The Stations of the Cross is a series of fourteen episodes from the Passion of Christ in connection with which a special Roman Catholic devotion as well as an artistic tradition developed over the centuries. The object of the devotion is to follow the Way of the Cross (the Via Dolorosa in Jerusalem) and stop, meditate, and pray at each of the Stations; to symbolically experience Christ's suffering and death.
 
    While artistic representations of individual episodes from the Passion of Christ go back to the Early Christian period, the iconography of the fourteen Stations as a distinct series developed only in the late Middle Ages.  It provides a means to relate to, and on a symbolic level, experience Christ's suffering and death. The journey starts at the place of Christ's judgment by Pilate and follows the way he bore the cross up Mount Calvary, to the place of the Crucifixion and Burial.

    Although Jerusalem attracted pilgrims from the early centuries of Christianity, the modern devotion of the Stations (or Way) of the Cross did not develop until the Middle Ages. It was the Franciscans - the official Guardians of the Holy Places - who eventually established the route and its stops, or Stations. Starting in the early sixteenth century, numerous replicas of the Holy Places, and specifically of the Stations of the Cross, were set up in churches throughout Europe, and devotions associated with the Stations developed far away from their original location. They afforded those who could not travel to Jerusalem to experience the places of Christ's Passion, especially during Holy Week.    

    The popularity of the Stations increased significantly after 1686 when Pope Innocent XI granted the Franciscans the right to erect them in all their churches. In 1731 Clement XII extended this right to all churches and by the eighteenth century the Stations of the Cross were a common sight in Roman Catholic churches everywhere.

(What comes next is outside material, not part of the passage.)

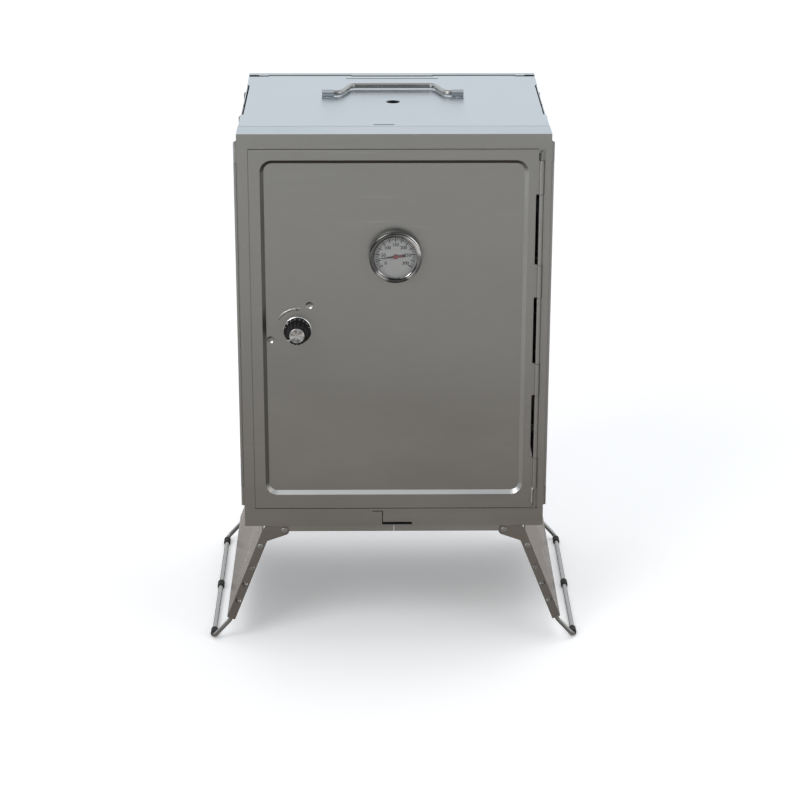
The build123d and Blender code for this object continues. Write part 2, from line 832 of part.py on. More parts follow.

    In the early days the specific incidents labeled as Stations, as well as their number, varied widely. Medieval manuals for pilgrims, which contained prayers for use at each of the stops along the Way of the Cross, mention as few as twelve or as many as thirty-six. By the sixteenth century the devotion had matured and the number of episodes settled, and in the 1720s it was at length codified in the writings of the Franciscan S. Leonardo of Porto Maurizio. He defined the fourteen Stations of the Cross and they follow here, illustrated by the work of Eric Gill. 

    Since the Passion of Christ is meaningless unless the Resurrection is kept in mind, the "fifteenth station" of the Resurrection was later added.  Passion, Death, and Resurrection is the new Passover, from death of sin to the life of freedom in love.  This "fifteenth station" can be done before the Resurrected Christ in the tabernacle.